Study urges Bangladesh to scale resilience for growth and safety

Investing in climate adaptation and resilience is not a cost but a high-return growth strategy that can generate trillions in global economic gains, create millions of jobs and safeguard vulnerable countries such as Bangladesh, according to a landmark report released today.
Investing in Adaptation to Drive Prosperity, Growth & Competitiveness, the report was unveiled by a Systemiq-led consortium of twenty organisations during the World Bank–IMF Annual Meetings in Washington, DC. It finds that every dollar invested in adaptation can yield returns equivalent to ten dollars. For countries like Bangladesh, strategic investment now can shield the economy from future losses.
The analysis estimates twenty-eight million new jobs across developing countries by 2035, with the global adaptation market projected to reach $1.3 trillion annually by 2030.
Ban Ki-moon, former UN Secretary-General, said: 'Investing in climate resilience means protecting people and their livelihoods in the face of storms, heatwaves and floods. It is also an urgent economic imperative... This is a call to world leaders to make resilience and adaptation the investment agenda of our time', he said.

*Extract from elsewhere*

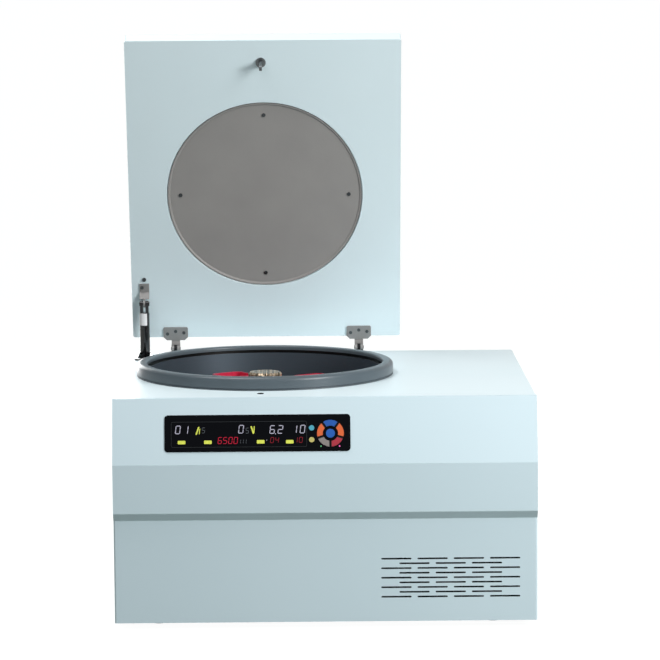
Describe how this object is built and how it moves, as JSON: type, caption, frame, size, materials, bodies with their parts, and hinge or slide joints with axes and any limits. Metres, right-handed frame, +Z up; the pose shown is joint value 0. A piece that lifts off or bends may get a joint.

The report highlights Bangladesh's advances in climate-smart agriculture, drought- and salt-tolerant crops, mangrove restoration, embankment protection, cyclone and flood early-warning systems, resilient health systems and water and sanitation infrastructure.
Despite these efforts, Bangladesh still faces heavy annual losses from sea-level rise, cyclones, river erosion, salinity intrusion and floods. Developing countries experience ten times more damage from extreme weather than high-income nations and take four times longer to recover.

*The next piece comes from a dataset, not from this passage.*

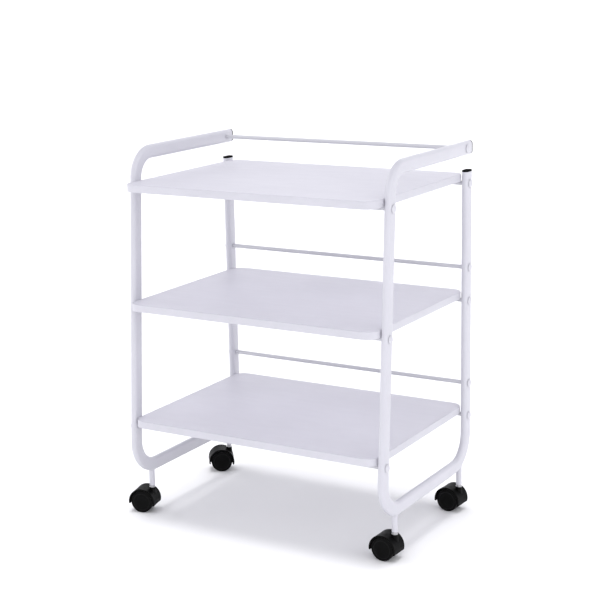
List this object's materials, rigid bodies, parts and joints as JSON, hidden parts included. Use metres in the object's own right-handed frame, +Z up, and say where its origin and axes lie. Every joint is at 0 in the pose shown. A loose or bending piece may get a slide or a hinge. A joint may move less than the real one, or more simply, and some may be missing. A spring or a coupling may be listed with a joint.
{
  "type": "instrument cart",
  "caption": "Three-shelf instrument cart with bent flat-oval tube side frames, side handles, rear guard rods and hooded twin-wheel swivel casters.",
  "frame": {"origin": "on the floor under the centre of the whole cart's box", "axes": "+Z up; the front faces -Y, the handles run along Y and the shelves' long side along X"},
  "size_m": [0.678, 0.4392, 0.8265],
  "materials": {
    "frame_tube": "white powder coat, satin",
    "shelf_board": "white laminated board, satin",
    "edge_band": "white plastic edge band",
    "cross_rod": "white powder coat, satin",
    "bolt": "white coated domed bolt",
    "end_plug": "black moulded plastic",
    "caster_hood": "black moulded plastic, fine grain",
    "caster_wheel": "black nylon",
    "caster_steel": "bright zinc plate"
  },
  "bodies": {
    "frame": {"side_frame_left": "frame_tube", "side_frame_right": "frame_tube", "post_plug_left": "end_plug", "post_plug_right": "end_plug", "handle_plug_left": "end_plug", "handle_plug_right": "end_plug", "shelf_bottom": "shelf_board", "edge_band_bottom": "edge_band", "shelf_middle": "shelf_board", "edge_band_middle": "edge_band", "shelf_top": "shelf_board", "edge_band_top": "edge_band", "shelf_rod_front_bottom": "cross_rod", "shelf_rod_rear_bottom": "cross_rod", "guard_rod_bottom": "cross_rod", "shelf_rod_front_middle": "cross_rod", "shelf_rod_rear_middle": "cross_rod", "guard_rod_middle": "cross_rod", "shelf_rod_front_top": "cross_rod", "shelf_rod_rear_top": "cross_rod", "guard_rod_top": "cross_rod", "bolt_shelf_rod_front_bottom_left": "bolt", "bolt_shelf_rod_front_bottom_right": "bolt", "bolt_shelf_rod_rear_bottom_left": "bolt", "bolt_shelf_rod_rear_bottom_right": "bolt", "bolt_guard_rod_bottom_left": "bolt", "bolt_guard_rod_bottom_right": "bolt", "bolt_shelf_rod_front_middle_left": "bolt", "bolt_shelf_rod_front_middle_right": "bolt", "bolt_shelf_rod_rear_middle_left": "bolt", "bolt_shelf_rod_rear_middle_right": "bolt", "bolt_guard_rod_middle_left": "bolt", "bolt_guard_rod_middle_right": "bolt", "bolt_shelf_rod_front_top_left": "bolt", "bolt_shelf_rod_front_top_right": "bolt", "bolt_shelf_rod_rear_top_left": "bolt", "bolt_shelf_rod_rear_top_right": "bolt", "bolt_guard_rod_top_left": "bolt", "bolt_guard_rod_top_right": "bolt", "caster_front_left_stem": "caster_steel", "caster_front_right_stem": "caster_steel", "caster_rear_left_stem": "caster_steel", "caster_rear_right_stem": "caster_steel"},
    "caster_front_left": {"caster_front_left_hood": "caster_hood", "caster_front_left_axle": "caster_steel"},
    "caster_front_left_wheel_a": {"caster_front_left_wheel_a": "caster_wheel"},
    "caster_front_left_wheel_b": {"caster_front_left_wheel_b": "caster_wheel"},
    "caster_front_right": {"caster_front_right_hood": "caster_hood", "caster_front_right_axle": "caster_steel"},
    "caster_front_right_wheel_a": {"caster_front_right_wheel_a": "caster_wheel"},
    "caster_front_right_wheel_b": {"caster_front_right_wheel_b": "caster_wheel"},
    "caster_rear_left": {"caster_rear_left_hood": "caster_hood", "caster_rear_left_axle": "caster_steel"},
    "caster_rear_left_wheel_a": {"caster_rear_left_wheel_a": "caster_wheel"},
    "caster_rear_left_wheel_b": {"caster_rear_left_wheel_b": "caster_wheel"},
    "caster_rear_right": {"caster_rear_right_hood": "caster_hood", "caster_rear_right_axle": "caster_steel"},
    "caster_rear_right_wheel_a": {"caster_rear_right_wheel_a": "caster_wheel"},
    "caster_rear_right_wheel_b": {"caster_rear_right_wheel_b": "caster_wheel"}
  },
  "joints": [
    {"name": "caster_front_left_swivel", "type": "hinge", "parent": "frame", "child": "caster_front_left", "pos_m": [-0.28514, -0.1471, 0.056], "axis": [0, 0, 1], "continuous": true},
    {"name": "caster_front_left_roll_a", "type": "hinge", "parent": "caster_front_left", "child": "caster_front_left_wheel_a", "pos_m": [-0.30406, -0.15182, 0.025], "axis": [0.2419, -0.9703, 0], "continuous": true},
    {"name": "caster_front_left_roll_b", "type": "hinge", "parent": "caster_front_left", "child": "caster_front_left_wheel_b", "pos_m": [-0.30406, -0.15182, 0.025], "axis": [0.2419, -0.9703, 0], "continuous": true},
    {"name": "caster_front_right_swivel", "type": "hinge", "parent": "frame", "child": "caster_front_right", "pos_m": [0.32647, -0.1471, 0.056], "axis": [0, 0, 1], "continuous": true},
    {"name": "caster_front_right_roll_a", "type": "hinge", "parent": "caster_front_right", "child": "caster_front_right_wheel_a", "pos_m": [0.30698, -0.14642, 0.025], "axis": [-0.0349, -0.9994, 0], "continuous": true},
    {"name": "caster_front_right_roll_b", "type": "hinge", "parent": "caster_front_right", "child": "caster_front_right_wheel_b", "pos_m": [0.30698, -0.14642, 0.025], "axis": [-0.0349, -0.9994, 0], "continuous": true},
    {"name": "caster_rear_left_swivel", "type": "hinge", "parent": "frame", "child": "caster_rear_left", "pos_m": [-0.28514, 0.1709, 0.056], "axis": [0, 0, 1], "continuous": true},
    {"name": "caster_rear_left_roll_a", "type": "hinge", "parent": "caster_rear_left", "child": "caster_rear_left_wheel_a", "pos_m": [-0.30091, 0.15944, 0.025], "axis": [0.5878, -0.809, 0], "continuous": true},
    {"name": "caster_rear_left_roll_b", "type": "hinge", "parent": "caster_rear_left", "child": "caster_rear_left_wheel_b", "pos_m": [-0.30091, 0.15944, 0.025], "axis": [0.5878, -0.809, 0], "continuous": true},
    {"name": "caster_rear_right_swivel", "type": "hinge", "parent": "frame", "child": "caster_rear_right", "pos_m": [0.32647, 0.1709, 0.056], "axis": [0, 0, 1], "continuous": true},
    {"name": "caster_rear_right_roll_a", "type": "hinge", "parent": "caster_rear_right", "child": "caster_rear_right_wheel_a", "pos_m": [0.30701, 0.17226, 0.025], "axis": [-0.0698, -0.9976, 0], "continuous": true},
    {"name": "caster_rear_right_roll_b", "type": "hinge", "parent": "caster_rear_right", "child": "caster_rear_right_wheel_b", "pos_m": [0.30701, 0.17226, 0.025], "axis": [-0.0698, -0.9976, 0], "continuous": true}
  ]
}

If current trends continue, global GDP could decline by 18–23% by 2050, with especially severe consequences for economies reliant on agriculture, fisheries and coastal settlements. Scaling up adaptation could create hundreds of thousands of jobs in Bangladesh's agriculture, construction and infrastructure sectors by 2035, lift developing-country growth by up to 15% by 2050, reduce foreign debt costs and prevent up to two million avoidable deaths annually through improved water, health and sanitation systems.

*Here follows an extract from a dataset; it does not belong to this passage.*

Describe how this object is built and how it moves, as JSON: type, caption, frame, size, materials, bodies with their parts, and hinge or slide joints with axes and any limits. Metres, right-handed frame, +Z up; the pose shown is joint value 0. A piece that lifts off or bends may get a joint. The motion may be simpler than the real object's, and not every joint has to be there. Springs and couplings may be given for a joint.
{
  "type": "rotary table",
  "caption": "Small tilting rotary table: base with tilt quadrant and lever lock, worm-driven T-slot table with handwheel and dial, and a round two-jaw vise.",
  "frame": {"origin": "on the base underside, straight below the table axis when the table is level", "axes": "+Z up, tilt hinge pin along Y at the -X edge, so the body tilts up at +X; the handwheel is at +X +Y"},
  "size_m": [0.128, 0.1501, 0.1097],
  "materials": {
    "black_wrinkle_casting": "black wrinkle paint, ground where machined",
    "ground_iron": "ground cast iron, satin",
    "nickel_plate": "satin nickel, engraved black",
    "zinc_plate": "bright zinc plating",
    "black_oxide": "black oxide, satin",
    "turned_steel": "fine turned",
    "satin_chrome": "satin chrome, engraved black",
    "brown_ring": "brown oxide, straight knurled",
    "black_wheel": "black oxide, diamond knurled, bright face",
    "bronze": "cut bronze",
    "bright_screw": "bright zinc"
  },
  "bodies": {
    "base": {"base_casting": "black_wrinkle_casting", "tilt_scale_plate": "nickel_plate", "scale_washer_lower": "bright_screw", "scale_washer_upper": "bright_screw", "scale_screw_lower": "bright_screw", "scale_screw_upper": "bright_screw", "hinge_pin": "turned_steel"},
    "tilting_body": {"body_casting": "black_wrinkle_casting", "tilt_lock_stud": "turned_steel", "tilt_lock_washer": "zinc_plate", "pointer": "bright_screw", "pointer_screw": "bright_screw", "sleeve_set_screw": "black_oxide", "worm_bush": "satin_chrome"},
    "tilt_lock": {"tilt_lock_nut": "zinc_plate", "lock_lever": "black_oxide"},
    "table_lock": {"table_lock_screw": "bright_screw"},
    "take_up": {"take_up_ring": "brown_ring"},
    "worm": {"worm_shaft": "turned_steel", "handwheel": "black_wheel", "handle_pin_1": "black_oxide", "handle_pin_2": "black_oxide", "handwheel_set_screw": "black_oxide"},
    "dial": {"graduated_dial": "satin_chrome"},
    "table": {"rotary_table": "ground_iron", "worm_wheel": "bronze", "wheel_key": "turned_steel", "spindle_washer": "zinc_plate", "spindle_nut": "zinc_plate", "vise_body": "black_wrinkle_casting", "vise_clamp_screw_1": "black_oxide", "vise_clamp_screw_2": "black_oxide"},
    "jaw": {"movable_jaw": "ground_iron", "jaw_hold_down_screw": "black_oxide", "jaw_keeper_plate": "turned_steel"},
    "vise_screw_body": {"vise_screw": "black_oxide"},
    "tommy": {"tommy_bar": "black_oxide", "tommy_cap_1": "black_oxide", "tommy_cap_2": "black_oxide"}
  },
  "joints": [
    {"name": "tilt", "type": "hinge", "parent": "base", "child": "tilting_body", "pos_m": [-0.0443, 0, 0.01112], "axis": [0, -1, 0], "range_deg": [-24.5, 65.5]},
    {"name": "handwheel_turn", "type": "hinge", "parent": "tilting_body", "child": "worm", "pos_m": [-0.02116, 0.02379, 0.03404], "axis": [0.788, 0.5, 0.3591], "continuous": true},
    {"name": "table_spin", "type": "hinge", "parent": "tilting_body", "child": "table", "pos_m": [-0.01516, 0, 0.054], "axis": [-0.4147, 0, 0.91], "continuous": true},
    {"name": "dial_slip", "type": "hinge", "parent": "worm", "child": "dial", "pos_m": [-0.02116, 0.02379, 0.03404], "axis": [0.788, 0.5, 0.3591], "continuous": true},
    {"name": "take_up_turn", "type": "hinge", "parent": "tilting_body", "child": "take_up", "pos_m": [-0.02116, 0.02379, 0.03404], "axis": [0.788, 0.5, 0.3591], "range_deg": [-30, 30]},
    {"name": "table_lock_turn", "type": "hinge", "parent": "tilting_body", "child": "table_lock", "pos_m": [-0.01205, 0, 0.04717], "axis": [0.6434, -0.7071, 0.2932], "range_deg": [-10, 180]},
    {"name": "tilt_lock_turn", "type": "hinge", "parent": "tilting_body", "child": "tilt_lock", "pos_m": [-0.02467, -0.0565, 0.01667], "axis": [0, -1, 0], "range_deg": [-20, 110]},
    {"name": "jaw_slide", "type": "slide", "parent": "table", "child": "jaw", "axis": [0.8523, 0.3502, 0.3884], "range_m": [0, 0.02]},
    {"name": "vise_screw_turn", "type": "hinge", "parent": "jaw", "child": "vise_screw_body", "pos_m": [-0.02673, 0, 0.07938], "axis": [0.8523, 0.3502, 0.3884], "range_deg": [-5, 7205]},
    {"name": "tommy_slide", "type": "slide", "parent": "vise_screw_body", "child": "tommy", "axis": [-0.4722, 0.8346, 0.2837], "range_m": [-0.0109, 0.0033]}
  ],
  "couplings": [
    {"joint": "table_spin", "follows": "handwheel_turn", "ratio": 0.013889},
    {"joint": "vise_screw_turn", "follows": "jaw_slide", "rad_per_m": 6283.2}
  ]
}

Achieving global climate resilience requires $350 billion in annual investment by 2035. Current spending stands at $54 billion, leaving a $296 billion gap. For every $1 invested in resilience, $87 is still being spent on risk-exposed infrastructure.
Dr Pep Bardouille, Climate Adviser to the Prime Minister of Barbados and Director of the Bridgetown Initiative, said: 'Resilience is the bedrock of prosperity, yet it remains the most undervalued investment of our time... COP30 must be a turning point—to rewrite the rules, recognise the real returns of resilience and unlock the financing that vulnerable countries need', she said.
For Bangladesh and other vulnerable nations, acting now on climate resilience is both an economic opportunity and a safeguard for lives, livelihoods and future growth.